══ RECORDED DATA

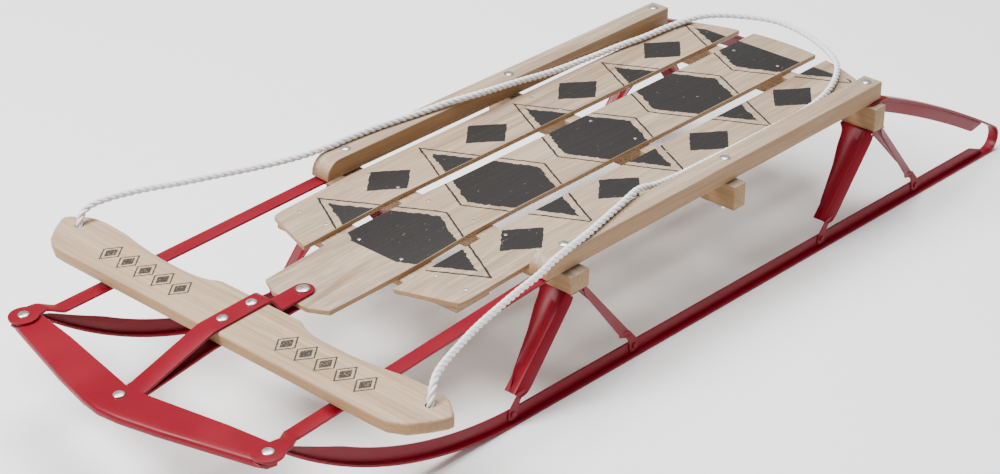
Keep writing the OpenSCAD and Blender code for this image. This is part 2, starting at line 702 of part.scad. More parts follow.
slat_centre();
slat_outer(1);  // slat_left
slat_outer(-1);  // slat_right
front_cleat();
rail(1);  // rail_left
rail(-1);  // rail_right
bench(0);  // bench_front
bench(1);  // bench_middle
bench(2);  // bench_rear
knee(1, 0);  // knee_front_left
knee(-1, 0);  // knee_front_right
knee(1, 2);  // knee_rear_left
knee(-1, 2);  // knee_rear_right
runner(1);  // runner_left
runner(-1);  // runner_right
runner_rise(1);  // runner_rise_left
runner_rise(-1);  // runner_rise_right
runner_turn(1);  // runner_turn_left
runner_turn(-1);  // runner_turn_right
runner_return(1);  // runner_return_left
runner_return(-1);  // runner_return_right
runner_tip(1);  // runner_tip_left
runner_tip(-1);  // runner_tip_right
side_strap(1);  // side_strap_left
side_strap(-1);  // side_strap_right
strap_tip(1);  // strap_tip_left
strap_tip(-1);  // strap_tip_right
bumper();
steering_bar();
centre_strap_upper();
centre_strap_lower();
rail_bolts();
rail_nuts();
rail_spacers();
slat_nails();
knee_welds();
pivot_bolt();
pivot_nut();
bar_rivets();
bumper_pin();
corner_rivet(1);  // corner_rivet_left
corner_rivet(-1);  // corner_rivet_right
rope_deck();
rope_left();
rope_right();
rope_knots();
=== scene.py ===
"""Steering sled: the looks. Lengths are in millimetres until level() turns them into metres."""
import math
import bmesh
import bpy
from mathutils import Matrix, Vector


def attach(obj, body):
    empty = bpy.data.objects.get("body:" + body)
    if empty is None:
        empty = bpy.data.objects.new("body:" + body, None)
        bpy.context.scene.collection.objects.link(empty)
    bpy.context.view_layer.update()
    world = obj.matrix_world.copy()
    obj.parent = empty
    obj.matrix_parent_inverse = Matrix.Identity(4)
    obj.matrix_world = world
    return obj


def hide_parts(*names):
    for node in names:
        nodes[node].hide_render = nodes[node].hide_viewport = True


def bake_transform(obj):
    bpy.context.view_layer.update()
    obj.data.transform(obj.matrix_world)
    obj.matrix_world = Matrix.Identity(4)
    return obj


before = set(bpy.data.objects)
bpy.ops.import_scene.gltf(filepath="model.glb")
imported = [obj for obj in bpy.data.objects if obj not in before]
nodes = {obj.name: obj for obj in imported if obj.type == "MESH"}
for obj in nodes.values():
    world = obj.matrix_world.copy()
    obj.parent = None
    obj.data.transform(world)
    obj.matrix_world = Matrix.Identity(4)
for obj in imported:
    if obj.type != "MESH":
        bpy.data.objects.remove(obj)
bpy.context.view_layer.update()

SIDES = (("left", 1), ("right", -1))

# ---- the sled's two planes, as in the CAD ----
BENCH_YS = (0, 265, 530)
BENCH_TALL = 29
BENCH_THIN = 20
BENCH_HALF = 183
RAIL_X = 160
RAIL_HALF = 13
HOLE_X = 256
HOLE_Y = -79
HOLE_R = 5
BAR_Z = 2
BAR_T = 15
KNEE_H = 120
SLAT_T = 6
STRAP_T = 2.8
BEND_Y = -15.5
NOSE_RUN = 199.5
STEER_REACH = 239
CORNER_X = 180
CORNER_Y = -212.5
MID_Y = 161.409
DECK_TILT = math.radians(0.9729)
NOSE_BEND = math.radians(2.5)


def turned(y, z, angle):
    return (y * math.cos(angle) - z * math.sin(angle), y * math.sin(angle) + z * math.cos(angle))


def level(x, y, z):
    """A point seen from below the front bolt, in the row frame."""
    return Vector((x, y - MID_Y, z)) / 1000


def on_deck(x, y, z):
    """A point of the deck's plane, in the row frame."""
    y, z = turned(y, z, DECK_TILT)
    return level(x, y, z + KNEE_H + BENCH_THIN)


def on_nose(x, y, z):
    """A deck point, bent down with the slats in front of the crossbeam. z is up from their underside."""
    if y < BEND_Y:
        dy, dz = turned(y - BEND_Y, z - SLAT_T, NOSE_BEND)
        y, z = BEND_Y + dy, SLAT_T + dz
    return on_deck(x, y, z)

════

### [EXERCISE REQUIREMENTS]
Everything from the line with "centre_strap_upper();" through the line with "bpy.context.scene.collection.objects.link(empty)", both ends included, should be repeated exactly; nothing else should appear.

### [IN RESPONSE]
centre_strap_upper();
centre_strap_lower();
rail_bolts();
rail_nuts();
rail_spacers();
slat_nails();
knee_welds();
pivot_bolt();
pivot_nut();
bar_rivets();
bumper_pin();
corner_rivet(1);  // corner_rivet_left
corner_rivet(-1);  // corner_rivet_right
rope_deck();
rope_left();
rope_right();
rope_knots();
=== scene.py ===
"""Steering sled: the looks. Lengths are in millimetres until level() turns them into metres."""
import math
import bmesh
import bpy
from mathutils import Matrix, Vector


def attach(obj, body):
    empty = bpy.data.objects.get("body:" + body)
    if empty is None:
        empty = bpy.data.objects.new("body:" + body, None)
        bpy.context.scene.collection.objects.link(empty)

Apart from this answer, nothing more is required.